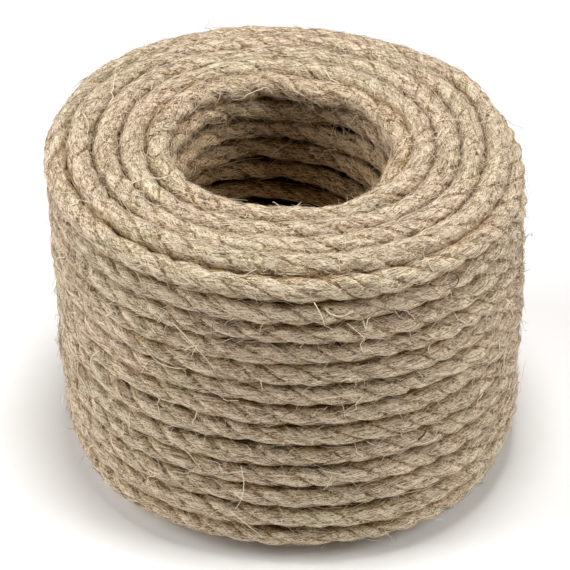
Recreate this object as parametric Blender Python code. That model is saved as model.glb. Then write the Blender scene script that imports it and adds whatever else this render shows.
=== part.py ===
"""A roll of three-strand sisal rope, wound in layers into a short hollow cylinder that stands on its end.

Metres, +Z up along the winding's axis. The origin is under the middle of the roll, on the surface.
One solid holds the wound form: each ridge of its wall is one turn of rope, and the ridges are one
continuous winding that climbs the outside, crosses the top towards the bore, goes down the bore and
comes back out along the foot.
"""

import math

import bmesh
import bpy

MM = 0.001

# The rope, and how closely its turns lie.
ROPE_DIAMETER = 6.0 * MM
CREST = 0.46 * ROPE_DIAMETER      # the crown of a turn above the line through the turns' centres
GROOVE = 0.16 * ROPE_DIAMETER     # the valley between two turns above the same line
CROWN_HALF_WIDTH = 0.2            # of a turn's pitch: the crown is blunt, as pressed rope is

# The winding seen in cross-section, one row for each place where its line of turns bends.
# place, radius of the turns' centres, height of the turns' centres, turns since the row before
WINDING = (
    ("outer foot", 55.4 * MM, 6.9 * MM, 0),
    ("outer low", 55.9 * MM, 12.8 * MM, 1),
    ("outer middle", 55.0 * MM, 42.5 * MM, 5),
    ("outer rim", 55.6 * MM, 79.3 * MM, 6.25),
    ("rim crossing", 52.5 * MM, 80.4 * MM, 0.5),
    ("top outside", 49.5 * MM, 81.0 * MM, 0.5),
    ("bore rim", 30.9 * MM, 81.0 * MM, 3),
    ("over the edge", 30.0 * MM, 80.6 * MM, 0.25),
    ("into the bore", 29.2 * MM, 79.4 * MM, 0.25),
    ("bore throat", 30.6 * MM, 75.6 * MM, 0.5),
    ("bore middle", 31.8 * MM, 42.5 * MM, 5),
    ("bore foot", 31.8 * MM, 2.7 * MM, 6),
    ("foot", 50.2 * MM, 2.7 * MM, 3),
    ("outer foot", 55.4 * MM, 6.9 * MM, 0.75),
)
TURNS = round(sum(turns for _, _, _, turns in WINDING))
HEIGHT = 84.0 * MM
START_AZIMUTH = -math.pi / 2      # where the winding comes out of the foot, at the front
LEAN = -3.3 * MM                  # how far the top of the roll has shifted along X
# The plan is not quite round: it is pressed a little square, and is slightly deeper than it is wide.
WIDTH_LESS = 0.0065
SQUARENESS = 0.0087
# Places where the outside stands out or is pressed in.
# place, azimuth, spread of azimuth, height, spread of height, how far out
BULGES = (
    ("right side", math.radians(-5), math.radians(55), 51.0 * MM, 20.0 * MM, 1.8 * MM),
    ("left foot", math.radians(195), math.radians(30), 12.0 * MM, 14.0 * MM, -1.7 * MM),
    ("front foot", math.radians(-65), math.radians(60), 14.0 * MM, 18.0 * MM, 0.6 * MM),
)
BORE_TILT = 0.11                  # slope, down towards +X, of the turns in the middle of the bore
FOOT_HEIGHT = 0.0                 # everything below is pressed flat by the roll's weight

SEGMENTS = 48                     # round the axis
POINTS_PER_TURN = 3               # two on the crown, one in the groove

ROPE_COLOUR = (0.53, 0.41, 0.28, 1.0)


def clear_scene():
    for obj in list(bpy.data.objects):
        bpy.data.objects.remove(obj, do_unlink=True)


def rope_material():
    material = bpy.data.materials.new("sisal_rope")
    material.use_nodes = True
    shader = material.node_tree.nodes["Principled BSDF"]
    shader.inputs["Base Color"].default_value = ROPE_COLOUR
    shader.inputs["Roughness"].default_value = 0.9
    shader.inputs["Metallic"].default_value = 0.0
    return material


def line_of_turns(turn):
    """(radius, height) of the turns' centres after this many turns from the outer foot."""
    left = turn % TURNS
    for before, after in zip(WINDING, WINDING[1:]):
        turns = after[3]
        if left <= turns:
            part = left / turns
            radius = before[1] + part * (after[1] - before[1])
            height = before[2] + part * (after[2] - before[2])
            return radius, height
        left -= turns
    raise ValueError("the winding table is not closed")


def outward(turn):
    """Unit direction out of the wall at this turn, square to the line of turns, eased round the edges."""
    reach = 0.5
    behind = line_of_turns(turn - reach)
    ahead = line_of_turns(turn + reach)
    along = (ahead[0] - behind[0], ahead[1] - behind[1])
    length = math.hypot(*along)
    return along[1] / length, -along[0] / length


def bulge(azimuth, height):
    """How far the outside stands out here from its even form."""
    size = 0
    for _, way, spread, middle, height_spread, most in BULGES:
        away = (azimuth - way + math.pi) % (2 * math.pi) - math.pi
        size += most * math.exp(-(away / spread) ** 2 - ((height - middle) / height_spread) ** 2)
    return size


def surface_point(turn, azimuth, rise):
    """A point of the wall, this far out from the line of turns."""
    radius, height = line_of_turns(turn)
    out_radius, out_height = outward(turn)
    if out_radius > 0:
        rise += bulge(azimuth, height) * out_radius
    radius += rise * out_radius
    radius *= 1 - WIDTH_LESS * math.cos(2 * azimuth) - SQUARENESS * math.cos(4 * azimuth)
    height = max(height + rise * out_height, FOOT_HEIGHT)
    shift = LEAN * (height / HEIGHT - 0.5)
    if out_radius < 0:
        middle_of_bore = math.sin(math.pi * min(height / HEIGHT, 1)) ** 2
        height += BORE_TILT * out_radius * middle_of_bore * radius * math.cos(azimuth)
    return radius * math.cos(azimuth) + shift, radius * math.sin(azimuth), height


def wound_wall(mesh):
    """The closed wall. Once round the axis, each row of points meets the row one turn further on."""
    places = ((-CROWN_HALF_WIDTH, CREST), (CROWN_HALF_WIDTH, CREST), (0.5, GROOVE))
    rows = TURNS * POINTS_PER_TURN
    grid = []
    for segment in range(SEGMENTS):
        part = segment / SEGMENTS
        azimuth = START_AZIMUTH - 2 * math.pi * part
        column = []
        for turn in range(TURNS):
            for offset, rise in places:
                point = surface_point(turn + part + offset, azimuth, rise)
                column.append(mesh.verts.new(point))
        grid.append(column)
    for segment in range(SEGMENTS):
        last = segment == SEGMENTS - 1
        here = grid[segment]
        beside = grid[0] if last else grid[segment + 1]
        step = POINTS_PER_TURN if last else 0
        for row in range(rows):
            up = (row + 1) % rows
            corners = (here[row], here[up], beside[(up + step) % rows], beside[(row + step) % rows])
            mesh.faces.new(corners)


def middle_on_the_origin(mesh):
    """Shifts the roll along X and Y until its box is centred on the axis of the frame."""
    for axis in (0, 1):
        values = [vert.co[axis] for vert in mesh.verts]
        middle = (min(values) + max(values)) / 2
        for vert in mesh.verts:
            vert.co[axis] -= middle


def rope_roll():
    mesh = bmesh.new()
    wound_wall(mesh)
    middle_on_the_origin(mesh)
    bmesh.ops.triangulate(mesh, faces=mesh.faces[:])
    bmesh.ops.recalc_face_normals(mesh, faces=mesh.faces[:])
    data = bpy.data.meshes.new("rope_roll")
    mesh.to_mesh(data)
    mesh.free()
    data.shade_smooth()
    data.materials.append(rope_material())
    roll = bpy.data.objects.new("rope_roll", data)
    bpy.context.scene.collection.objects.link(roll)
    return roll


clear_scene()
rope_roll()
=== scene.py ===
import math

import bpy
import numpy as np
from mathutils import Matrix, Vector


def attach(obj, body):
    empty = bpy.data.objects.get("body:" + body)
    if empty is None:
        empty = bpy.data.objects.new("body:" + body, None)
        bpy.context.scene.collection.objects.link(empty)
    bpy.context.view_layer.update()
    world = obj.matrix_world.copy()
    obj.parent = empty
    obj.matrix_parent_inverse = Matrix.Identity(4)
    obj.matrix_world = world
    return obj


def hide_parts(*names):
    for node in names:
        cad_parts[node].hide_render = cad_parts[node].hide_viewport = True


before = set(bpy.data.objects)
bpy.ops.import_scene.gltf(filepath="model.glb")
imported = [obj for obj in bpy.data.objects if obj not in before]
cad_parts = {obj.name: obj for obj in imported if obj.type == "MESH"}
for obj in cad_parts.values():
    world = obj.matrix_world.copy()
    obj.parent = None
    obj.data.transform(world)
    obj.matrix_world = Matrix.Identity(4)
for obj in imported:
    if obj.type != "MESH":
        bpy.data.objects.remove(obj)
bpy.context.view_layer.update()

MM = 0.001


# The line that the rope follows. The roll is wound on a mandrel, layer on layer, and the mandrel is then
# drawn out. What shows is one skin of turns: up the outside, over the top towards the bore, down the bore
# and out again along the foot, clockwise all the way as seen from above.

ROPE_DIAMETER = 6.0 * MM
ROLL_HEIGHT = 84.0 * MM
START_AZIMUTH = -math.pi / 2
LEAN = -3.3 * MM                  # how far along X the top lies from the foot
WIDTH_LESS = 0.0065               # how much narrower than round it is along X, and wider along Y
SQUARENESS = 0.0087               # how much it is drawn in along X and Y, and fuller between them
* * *
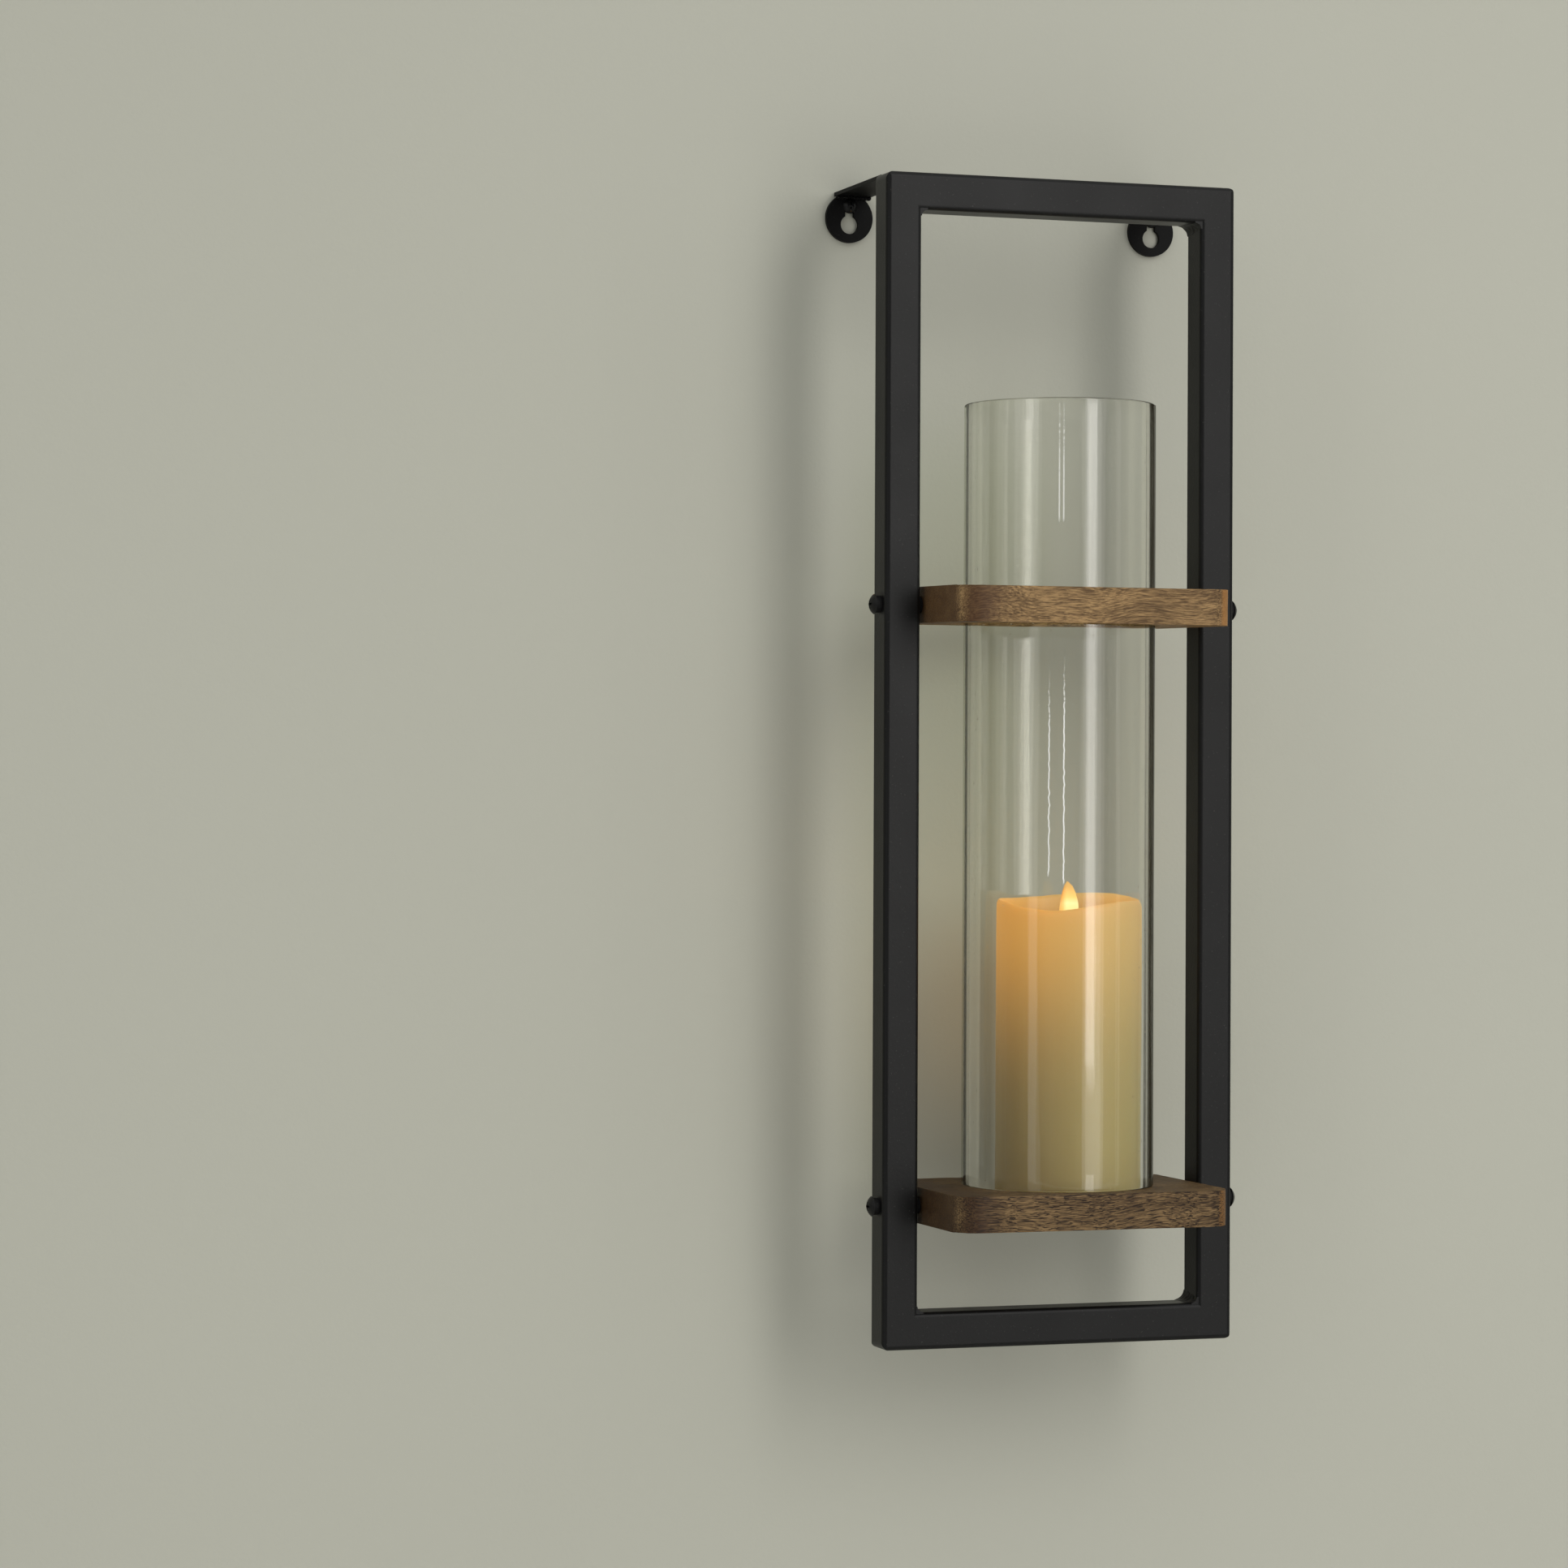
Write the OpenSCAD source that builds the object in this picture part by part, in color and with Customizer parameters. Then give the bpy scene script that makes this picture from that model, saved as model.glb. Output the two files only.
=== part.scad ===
* * *
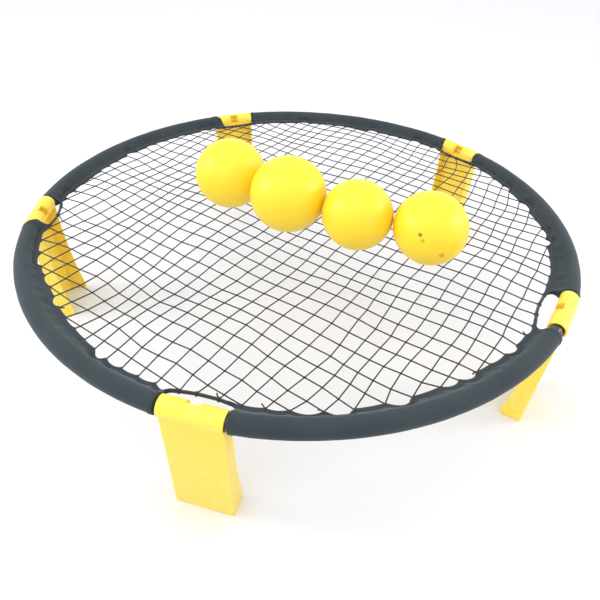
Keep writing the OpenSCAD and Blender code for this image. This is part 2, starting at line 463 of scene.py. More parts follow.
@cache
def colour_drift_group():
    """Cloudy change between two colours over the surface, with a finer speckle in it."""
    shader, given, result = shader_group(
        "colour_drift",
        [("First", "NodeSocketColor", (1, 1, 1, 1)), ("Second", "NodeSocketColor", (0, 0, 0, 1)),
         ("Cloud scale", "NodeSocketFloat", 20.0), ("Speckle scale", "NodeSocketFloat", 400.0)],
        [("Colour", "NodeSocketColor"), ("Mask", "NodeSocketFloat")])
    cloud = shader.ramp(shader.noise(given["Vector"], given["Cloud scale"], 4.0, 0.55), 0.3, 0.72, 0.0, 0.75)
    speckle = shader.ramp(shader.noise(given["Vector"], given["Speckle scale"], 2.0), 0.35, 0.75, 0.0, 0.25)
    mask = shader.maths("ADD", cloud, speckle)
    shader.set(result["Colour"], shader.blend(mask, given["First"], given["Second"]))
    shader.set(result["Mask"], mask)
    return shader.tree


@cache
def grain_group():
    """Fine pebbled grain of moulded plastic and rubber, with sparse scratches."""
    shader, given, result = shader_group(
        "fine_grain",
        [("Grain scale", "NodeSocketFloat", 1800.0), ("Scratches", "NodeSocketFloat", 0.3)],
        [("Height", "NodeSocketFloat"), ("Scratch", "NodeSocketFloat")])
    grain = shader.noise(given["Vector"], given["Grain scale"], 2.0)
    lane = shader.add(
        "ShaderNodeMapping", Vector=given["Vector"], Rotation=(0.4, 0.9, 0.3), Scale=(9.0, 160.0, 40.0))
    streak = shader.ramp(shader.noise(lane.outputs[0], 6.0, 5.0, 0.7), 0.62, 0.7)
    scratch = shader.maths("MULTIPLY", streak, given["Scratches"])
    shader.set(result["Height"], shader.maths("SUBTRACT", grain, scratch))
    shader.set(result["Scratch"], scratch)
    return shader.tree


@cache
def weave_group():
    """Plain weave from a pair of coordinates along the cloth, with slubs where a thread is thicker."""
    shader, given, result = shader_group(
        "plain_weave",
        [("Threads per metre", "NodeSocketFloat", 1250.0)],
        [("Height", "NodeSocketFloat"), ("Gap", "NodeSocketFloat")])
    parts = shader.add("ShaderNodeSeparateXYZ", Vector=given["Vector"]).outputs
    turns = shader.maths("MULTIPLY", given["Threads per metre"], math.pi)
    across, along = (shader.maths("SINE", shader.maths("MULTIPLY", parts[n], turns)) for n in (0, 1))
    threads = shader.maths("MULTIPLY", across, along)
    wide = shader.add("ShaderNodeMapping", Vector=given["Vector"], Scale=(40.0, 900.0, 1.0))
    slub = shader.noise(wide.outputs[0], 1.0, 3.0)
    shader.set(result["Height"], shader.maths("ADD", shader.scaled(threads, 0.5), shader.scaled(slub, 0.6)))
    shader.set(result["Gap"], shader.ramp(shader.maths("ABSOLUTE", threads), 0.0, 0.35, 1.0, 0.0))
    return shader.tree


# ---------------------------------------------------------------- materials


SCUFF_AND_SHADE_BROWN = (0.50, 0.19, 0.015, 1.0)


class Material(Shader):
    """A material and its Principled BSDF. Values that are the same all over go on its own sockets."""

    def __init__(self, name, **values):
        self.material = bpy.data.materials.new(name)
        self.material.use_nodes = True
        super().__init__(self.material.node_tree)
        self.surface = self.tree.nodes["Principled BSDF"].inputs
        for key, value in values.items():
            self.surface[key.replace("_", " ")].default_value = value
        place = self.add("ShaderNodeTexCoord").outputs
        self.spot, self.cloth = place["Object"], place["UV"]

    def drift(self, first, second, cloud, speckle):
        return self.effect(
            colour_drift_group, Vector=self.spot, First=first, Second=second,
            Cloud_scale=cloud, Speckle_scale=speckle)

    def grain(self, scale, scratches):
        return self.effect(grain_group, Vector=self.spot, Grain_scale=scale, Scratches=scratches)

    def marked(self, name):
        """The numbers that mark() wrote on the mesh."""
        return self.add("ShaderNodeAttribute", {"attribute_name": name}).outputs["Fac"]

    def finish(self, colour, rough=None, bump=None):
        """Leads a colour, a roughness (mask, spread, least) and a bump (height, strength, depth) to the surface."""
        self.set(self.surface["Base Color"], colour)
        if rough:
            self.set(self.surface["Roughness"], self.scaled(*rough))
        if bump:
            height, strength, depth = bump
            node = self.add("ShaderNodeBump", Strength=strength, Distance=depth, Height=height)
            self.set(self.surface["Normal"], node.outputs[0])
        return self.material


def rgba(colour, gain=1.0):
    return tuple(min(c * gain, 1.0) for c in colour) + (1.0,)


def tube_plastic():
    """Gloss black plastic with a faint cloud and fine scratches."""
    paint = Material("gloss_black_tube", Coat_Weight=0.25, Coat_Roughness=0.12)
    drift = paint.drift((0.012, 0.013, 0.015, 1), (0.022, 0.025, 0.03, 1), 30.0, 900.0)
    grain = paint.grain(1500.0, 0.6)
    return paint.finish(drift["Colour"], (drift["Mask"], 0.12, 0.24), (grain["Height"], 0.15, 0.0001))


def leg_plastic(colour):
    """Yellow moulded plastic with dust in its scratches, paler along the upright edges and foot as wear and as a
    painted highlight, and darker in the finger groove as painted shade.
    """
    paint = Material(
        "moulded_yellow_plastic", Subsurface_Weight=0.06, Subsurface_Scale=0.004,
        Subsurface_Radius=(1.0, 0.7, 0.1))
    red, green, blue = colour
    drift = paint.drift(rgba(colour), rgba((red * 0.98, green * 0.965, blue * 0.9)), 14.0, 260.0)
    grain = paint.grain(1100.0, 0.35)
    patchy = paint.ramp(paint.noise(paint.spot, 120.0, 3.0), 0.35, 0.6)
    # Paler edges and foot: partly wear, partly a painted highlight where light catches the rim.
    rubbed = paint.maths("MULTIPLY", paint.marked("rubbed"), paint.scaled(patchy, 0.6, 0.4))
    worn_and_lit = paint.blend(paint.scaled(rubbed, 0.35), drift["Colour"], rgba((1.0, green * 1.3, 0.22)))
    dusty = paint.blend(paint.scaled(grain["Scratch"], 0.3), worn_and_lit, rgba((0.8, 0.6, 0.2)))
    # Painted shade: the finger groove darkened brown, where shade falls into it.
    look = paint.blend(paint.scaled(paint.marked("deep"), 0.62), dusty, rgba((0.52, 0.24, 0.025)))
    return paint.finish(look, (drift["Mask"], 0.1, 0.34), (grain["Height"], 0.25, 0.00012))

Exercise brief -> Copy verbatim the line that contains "obj.matrix_world = world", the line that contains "in imported if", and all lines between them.

Answer to this task ->
    obj.matrix_world = world
    return obj


def hide_parts(*names):
    for node in names:
        cad_parts[node].hide_render = cad_parts[node].hide_viewport = True


before = set(bpy.data.objects)
bpy.ops.import_scene.gltf(filepath="model.glb")
imported = [obj for obj in bpy.data.objects if obj not in before]
cad_parts = {obj.name: obj for obj in imported if obj.type == "MESH"}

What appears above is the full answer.